- _REQUIRED WORK_:
Check the listing below for lines with the word "True" and say how many there are, with nothing but the number.

- _DATA LINES_:
━━━━━━

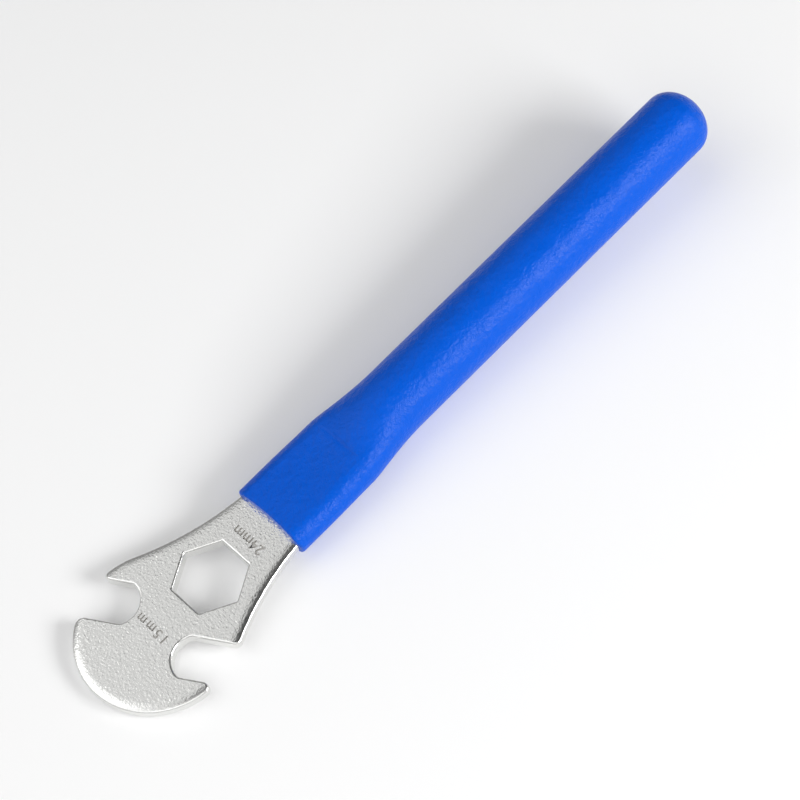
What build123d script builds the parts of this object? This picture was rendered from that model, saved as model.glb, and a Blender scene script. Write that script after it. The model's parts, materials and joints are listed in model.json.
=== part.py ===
"""Pedal wrench: a plated head with two open jaws and a hexagon hole, on a tube handle in a dipped sleeve.

Millimetres. The wrench is drawn with its handle along X, from the head's tip at X = 0, and the plate in
the XY plane. At the end it is laid down as it rests: on the head's tip and on the start of the round bar.
"""
from build123d import *
from math import atan2, cos, degrees, pi, sin, sqrt
import os

os.makedirs("parts", exist_ok=True)

# Overall, of which the bare head takes 85 and the sleeve 220
overall_length = 305.0

# Head plate: a disc that sweeps in to the handle
plate_thickness = 5.2
head_radius = 30.5
neck_length = 24.0
neck_angle = 62.8
shoulder_corner_radius = 1.5
rim_width = 4.0
rim_drop = 1.0
rim_overrun = 2.0
edge_rounding = 1.0

# Jaws: two openings back to back, each with one wall on the same line through the disc's centre
jaw_size = 15.0
jaw_clearance = 0.15
jaw_angle = 120.0
front_base_depth = 9.2
rear_base_depth = 8.4
base_crown = 4.4
base_corner_radius = 2.2
front_horn_radius = 3.4
front_beak_radius = 1.9
rear_beak_radius = 2.4
rear_horn_radius = 2.2

# Hexagon hole, in the neck behind the disc's centre
hex_size = 24.0
hex_clearance = 0.1
hex_offset = 26.3
hex_corner_radius = 0.5

# Tang, the plate's tail inside the tube
tang_length = 32.0
tang_rounding = 1.4
tang_clearance = 0.1

# Handle tube
tube_diameter = 22.0
tube_wall = 1.75
pressed_length = 16.0
throat_length = 19.0
throat_opening = 7.0
swell_length = 28.0
swell_steps = 4

# Dipped sleeve
sleeve_wall = 2.0
sleeve_dome = 10.4
mouth_rounding = 0.9

# Places along the handle
hex_center_x = head_radius + hex_offset
collar_x = 2 * head_radius + neck_length
shoulder_x = collar_x + sleeve_wall
tang_end_x = shoulder_x + tang_length
pressed_end_x = shoulder_x + pressed_length
throat_x = pressed_end_x + throat_length
round_x = throat_x + swell_length
dome_x = overall_length - sleeve_dome

# Layers of the bar, as distances outside the middle of the tube's wall
middle_radius = (tube_diameter - tube_wall) / 2
tube_inside = -tube_wall / 2
tube_outside = tube_wall / 2
sleeve_outside = tube_outside + sleeve_wall


def broad_side(opening):
    """Length of a broad side where the tube is open by this much: its wall is bent and never stretched."""
    return pi * (middle_radius - (opening + tube_wall) / 2)


tang_room = plate_thickness + tang_clearance
pressed_side = broad_side(tang_room)
throat_side = broad_side(throat_opening)
round_bow = throat_side / 2 / middle_radius
tang_width = pressed_side + tang_rounding
shoulder_half_width = pressed_side / 2 + tang_room / 2 + tube_wall
jaw_gap = jaw_size + jaw_clearance


def bar_section(x, side_length, bow, layer):
    """Section of the bar at x: two broad sides, each bowed through half-angle bow, and two tight ends."""
    end_radius = (pi * middle_radius - side_length) / (pi - 2 * bow) + layer
    if bow == 0:
        corner_y = side_length / 2
        corner_z = end_radius
        end_y = corner_y + end_radius
        side = Line((corner_y, corner_z), (-corner_y, corner_z))
    else:
        side_radius = side_length / 2 / bow + layer
        offset = side_radius - end_radius
        corner_y = side_radius * sin(bow)
        corner_z = end_radius * cos(bow)
        end_y = offset * sin(bow) + end_radius
        crown_z = side_radius - offset * cos(bow)
        side = ThreePointArc((corner_y, corner_z), (0, crown_z), (-corner_y, corner_z))
    end = ThreePointArc((-corner_y, corner_z), (-end_y, 0), (-corner_y, -corner_z))
    half = [side, end]
    loop = half + [edge.rotate(Axis.Z, 180) for edge in half]
    return Plane.YZ.offset(x) * make_face(loop)


def bar(layer, start_x, dome_length=0):
    """The bar at one layer: pressed flat at the front, opening a little, then swelling to a round tube.

    Its far end is an elliptical dome, or cut square where the dome has no length.
    """
    start = bar_section(start_x, pressed_side, 0, layer)
    pressed = extrude(start, pressed_end_x - start_x, dir=(1, 0, 0))
    pressed_end = bar_section(pressed_end_x, pressed_side, 0, layer)
    throat = bar_section(throat_x, throat_side, 0, layer)
    swell = [throat]
    for step in range(1, swell_steps + 1):
        share = step / swell_steps
        bow = round_bow * (1 - (1 - share) ** 2)
        swell.append(bar_section(throat_x + share * swell_length, throat_side, bow, layer))

    radius = middle_radius + layer
    outline = Polyline((dome_x, radius), (round_x, radius), (round_x, 0), (dome_x + dome_length, 0))
    if dome_length > 0:
        far_end = EllipticalCenterArc((dome_x, 0), dome_length, radius, 0, arc_size=90)
    else:
        far_end = Line((dome_x, 0), (dome_x, radius))
    round_bar = revolve(make_face([outline, far_end]), Axis.X)
    return pressed + loft([pressed_end, throat], ruled=True) + loft(swell) + round_bar


def neck_sweep():
    """The neck's arc: the point where it leaves the disc, the outward direction there, and its radius.

    It touches the disc at the neck's angle, and its radius is the one that then meets the shoulder.
    """
    center = Vector(head_radius, 0)
    reach = Vector(shoulder_x, shoulder_half_width) - center
    outward = Vector(1, 0).rotate(Axis.Z, neck_angle)
    across = reach.dot(outward)
    radius = (reach.length**2 - 2 * head_radius * across + head_radius**2) / (across - head_radius) / 2
    return center + outward * head_radius, outward, radius


def blank():
    """Outline of the head before its openings: a disc, and arcs that leave it smoothly for the shoulder."""
    start, outward, radius = neck_sweep()
    shoulder = Vector(shoulder_x, shoulder_half_width)
    center = start + outward * radius
    middle = center + ((start + shoulder) / 2 - center).normalized() * radius
    upper = ThreePointArc(start, middle, shoulder)
    lower = upper.mirror(Plane.XZ)
    ends = [Line(upper @ 0, lower @ 0), Line(upper @ 1, lower @ 1)]
    neck = make_face([upper, lower] + ends)
    neck = fillet(neck.vertices().group_by(Axis.X)[-1], shoulder_corner_radius)
    return Pos(head_radius, 0) * Circle(head_radius) + neck


def rim_section():
    """Section of the plate from its rim, at X = 0, inwards: both faces fall to the rim in an arc."""
    top = plate_thickness / 2
    fall_radius = (rim_width**2 + rim_drop**2) / (2 * rim_drop)
    profile = []
    for x in (rim_width, (rim_width - rim_overrun) / 2, -rim_overrun):
        profile.append((x, top - fall_radius + sqrt(fall_radius**2 - (rim_width - x) ** 2)))
    fall = ThreePointArc(*profile)
    flat = Line((head_radius, top), (rim_width, top))
    upper = [flat, fall]
    lower = [edge.mirror(Plane.XZ) for edge in upper]
    ends = [Line(flat @ 0, lower[0] @ 0), Line(fall @ 1, lower[1] @ 1)]
    return make_face(upper + lower + ends)


def forged_form():
    """The forging that the outline is cut from: its faces fall away softly along the disc and the neck."""
    section = rim_section()
    disc = revolve(Plane.XZ * section, Axis((head_radius, 0, 0), (0, 0, 1)))
    start, outward, radius = neck_sweep()
    across_rim = Plane(start, x_dir=-outward, z_dir=Vector(0, 0, 1).cross(outward))
    side = revolve(across_rim * section, Axis(start + outward * radius, (0, 0, 1)), revolution_arc=90)
    side = split(side, Plane.XZ, keep=Keep.BOTTOM)
    return disc + side + side.mirror(Plane.XZ)


def jaw(base_depth):
    """A jaw's opening, drawn from the disc's centre: one wall on the Y axis, and a rounded base."""
    wall_start = base_depth + base_crown
    wall_end = 2 * head_radius
    base = ThreePointArc((0, wall_start), (jaw_gap / 2, base_depth), (jaw_gap, wall_start))
    walls = Polyline((jaw_gap, wall_start), (jaw_gap, wall_end), (0, wall_end), (0, wall_start))
    opening = make_face([base, walls])
    base_corners = opening.vertices().group_by(Axis.Y)[0]
    return fillet(base_corners, base_corner_radius)


def rounded_tip(outline, turn, tip_x, radius):
    """Round the outline where a jaw's wall, drawn at tip_x, runs out through the disc's edge."""
    tip = turn * Pos(tip_x, sqrt(head_radius**2 - tip_x**2))
    return fillet(outline.vertices().sort_by_distance(tip.position)[0], radius)


def wrench_head():
    """Plate with its jaws, hexagon hole and tang."""
    front = Pos(head_radius, 0) * Rot(0, 0, jaw_angle - 90)
    rear = Pos(head_radius, 0) * Rot(0, 0, jaw_angle + 90)
    outline = blank()
    outline -= front * jaw(front_base_depth)
    outline -= rear * jaw(rear_base_depth)
    outline = rounded_tip(outline, front, 0, front_horn_radius)
    outline = rounded_tip(outline, front, jaw_gap, front_beak_radius)
    outline = rounded_tip(outline, rear, 0, rear_beak_radius)
    outline = rounded_tip(outline, rear, jaw_gap, rear_horn_radius)
    hexagon = RegularPolygon((hex_size + hex_clearance) / 2, 6, major_radius=False, rotation=30)
    outline -= Pos(hex_center_x, 0) * fillet(hexagon.vertices(), hex_corner_radius)
    plate = extrude(outline, plate_thickness / 2, both=True) & forged_form()
    flat_walls = plate.faces().filter_by(GeomType.PLANE).filter_by(Axis.Z, reverse=True)
    walls = flat_walls + plate.faces().filter_by(GeomType.CYLINDER)
    plate = fillet(walls.edges().filter_by(Axis.Z, reverse=True), edge_rounding)

    root_x = shoulder_x - tang_rounding
    tang = Box(tang_end_x - root_x, tang_width, plate_thickness)
    tang = fillet(tang.edges().filter_by(Axis.X), tang_rounding)
    return plate + Pos((root_x + tang_end_x) / 2, 0) * tang


def handle_tube():
    """Steel tube, pressed flat on the tang and open at both ends."""
    return bar(tube_outside, shoulder_x) - bar(tube_inside, shoulder_x)


def grip_sleeve(head):
    """Sleeve over the whole tube: its front wall closes on the plate, and its far end is a hollow dome."""
    outside = bar(sleeve_outside, collar_x, sleeve_dome)
    outside = fillet(outside.edges().group_by(Axis.X)[0], mouth_rounding)
    inside = bar(tube_outside, shoulder_x, sleeve_dome - sleeve_wall)
    return outside - inside - head


head = wrench_head()
tube = handle_tube()
sleeve = grip_sleeve(head)
pieces = {"wrench_head": head, "handle_tube": tube, "grip_sleeve": sleeve}


def low_point(shape, tip):
    """Height of the shape's lowest point when its far end is raised by an angle in degrees."""
    return (Rot(0, -tip, 0) * shape).bounding_box().min.Z


# The weight lies ahead of the round bar, so the wrench tips forward until the head's tip is down too
settle_rounds = 5
tip_angle = 0.0
for settle_round in range(settle_rounds):
    gap_under_head = low_point(head, tip_angle) - low_point(sleeve, tip_angle)
    tip_angle += degrees(atan2(gap_under_head, round_x))

box = (Rot(0, -tip_angle, 0) * Compound([head, tube, sleeve])).bounding_box()
laid_down = Pos(-box.center().X, -box.center().Y, -box.min.Z) * Rot(0, -tip_angle, 0)
for name, piece in pieces.items():
    export_step(laid_down * piece, f"parts/{name}.step")
print(f"tipped forward by {tip_angle:.3f} degrees, head's tip now at {laid_down.position}")
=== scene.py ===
# %% [markdown]
# Pedal wrench, dressed for its photograph.
# The wrench is three real pieces: a forged and plated steel head, a steel tube pressed on to the head's
# tail, and a blue vinyl sleeve that the handle was dipped in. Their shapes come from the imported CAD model,
# which is loaded here and never changed. This script gives the pieces their finishes, adds what is too fine
# for the CAD, and sets up a studio like the photograph's.
# Blender works in metres, so the sizes of the wrench are written in millimetres and multiplied by MM.
# The sizes of the studio are plain metres.

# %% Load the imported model
import json
from math import cos, pi, radians, sin

import bmesh
import bpy
from mathutils import Matrix, Vector

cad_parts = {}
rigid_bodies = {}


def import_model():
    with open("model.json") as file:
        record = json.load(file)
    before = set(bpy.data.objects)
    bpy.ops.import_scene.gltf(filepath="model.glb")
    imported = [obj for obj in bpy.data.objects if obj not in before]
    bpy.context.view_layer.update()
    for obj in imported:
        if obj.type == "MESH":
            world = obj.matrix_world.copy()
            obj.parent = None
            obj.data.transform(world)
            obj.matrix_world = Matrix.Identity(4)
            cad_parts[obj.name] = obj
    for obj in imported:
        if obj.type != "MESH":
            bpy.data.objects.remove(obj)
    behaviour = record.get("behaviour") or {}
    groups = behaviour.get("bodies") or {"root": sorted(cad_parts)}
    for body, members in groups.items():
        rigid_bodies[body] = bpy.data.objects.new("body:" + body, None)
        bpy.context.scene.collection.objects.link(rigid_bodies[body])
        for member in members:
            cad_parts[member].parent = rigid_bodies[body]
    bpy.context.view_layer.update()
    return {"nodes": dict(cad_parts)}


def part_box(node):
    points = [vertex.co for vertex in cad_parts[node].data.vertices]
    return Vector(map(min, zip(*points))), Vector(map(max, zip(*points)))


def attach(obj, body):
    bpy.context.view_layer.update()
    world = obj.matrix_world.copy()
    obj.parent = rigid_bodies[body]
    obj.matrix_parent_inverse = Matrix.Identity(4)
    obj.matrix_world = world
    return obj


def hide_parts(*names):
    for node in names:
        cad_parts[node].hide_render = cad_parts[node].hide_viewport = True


MM = 0.001

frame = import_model()
bpy.context.scene.view_settings.view_transform = "Standard"
scene_objects = bpy.context.scene.collection.objects
for node in sorted(frame["nodes"]):
    low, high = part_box(node)
    print(node, "is", " x ".join(f"{(b - a) / MM:.1f}" for a, b in zip(low, high)), "mm")

# %% [markdown]
# The camera. It could be placed by a location and three turns, but such numbers say little to a reader.
# Here the viewpoint is given as a photographer would say it: what the camera is aimed at, how far round the
# wrench it stands, how high, how far away, and how much it leans. A long lens keeps the wrench nearly free
# of perspective, as in the photograph, where its far end looks as wide as its near end.

# %% Place the camera
camera_aim = Vector((-2.9, -0.9, 12.0)) * MM
camera_azimuth = -121.02
camera_elevation = 58.35
camera_distance = 1043.1 * MM
camera_lean = radians(15.44)
camera_lens = 132.2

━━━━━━

- _SOLUTION BELOW_:
6